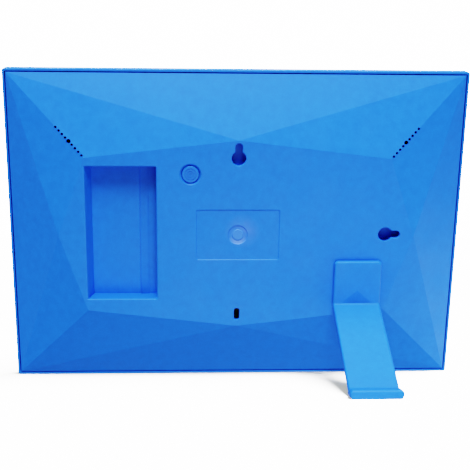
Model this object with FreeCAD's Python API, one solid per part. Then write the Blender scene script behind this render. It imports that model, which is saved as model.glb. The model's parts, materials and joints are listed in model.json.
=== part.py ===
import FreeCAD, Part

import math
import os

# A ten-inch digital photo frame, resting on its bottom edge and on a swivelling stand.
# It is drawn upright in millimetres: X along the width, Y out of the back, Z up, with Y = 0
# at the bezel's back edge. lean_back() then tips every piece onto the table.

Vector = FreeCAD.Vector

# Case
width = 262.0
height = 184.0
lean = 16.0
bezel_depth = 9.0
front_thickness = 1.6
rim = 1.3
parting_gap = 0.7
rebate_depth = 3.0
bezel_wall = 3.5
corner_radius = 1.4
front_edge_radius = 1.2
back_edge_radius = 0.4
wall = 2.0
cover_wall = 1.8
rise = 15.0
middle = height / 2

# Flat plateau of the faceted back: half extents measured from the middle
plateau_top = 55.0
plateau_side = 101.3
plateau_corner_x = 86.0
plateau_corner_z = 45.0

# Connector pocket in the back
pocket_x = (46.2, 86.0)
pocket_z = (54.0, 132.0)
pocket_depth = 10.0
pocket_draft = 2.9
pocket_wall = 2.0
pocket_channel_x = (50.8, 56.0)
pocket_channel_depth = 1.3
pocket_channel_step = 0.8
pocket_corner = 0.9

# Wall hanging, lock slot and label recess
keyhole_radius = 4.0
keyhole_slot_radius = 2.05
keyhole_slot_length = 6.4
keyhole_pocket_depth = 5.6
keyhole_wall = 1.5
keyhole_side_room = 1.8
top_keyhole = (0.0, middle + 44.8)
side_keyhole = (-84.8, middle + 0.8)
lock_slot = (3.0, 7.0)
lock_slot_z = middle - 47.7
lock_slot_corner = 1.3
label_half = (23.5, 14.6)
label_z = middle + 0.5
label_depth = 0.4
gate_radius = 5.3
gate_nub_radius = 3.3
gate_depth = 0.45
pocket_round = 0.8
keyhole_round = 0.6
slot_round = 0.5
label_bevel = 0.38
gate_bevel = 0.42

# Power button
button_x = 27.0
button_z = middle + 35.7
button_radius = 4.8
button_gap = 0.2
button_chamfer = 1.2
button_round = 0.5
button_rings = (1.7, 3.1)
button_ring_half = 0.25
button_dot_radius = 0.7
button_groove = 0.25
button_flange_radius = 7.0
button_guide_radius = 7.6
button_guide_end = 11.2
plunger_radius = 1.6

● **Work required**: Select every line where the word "with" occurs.

● **Final result**:
Model this object with FreeCAD's Python API, one solid per part. Then write the Blender scene script behind this render. It imports that model, which is saved as model.glb. The model's parts, materials and joints are listed in model.json.
# It is drawn upright in millimetres: X along the width, Y out of the back, Z up, with Y = 0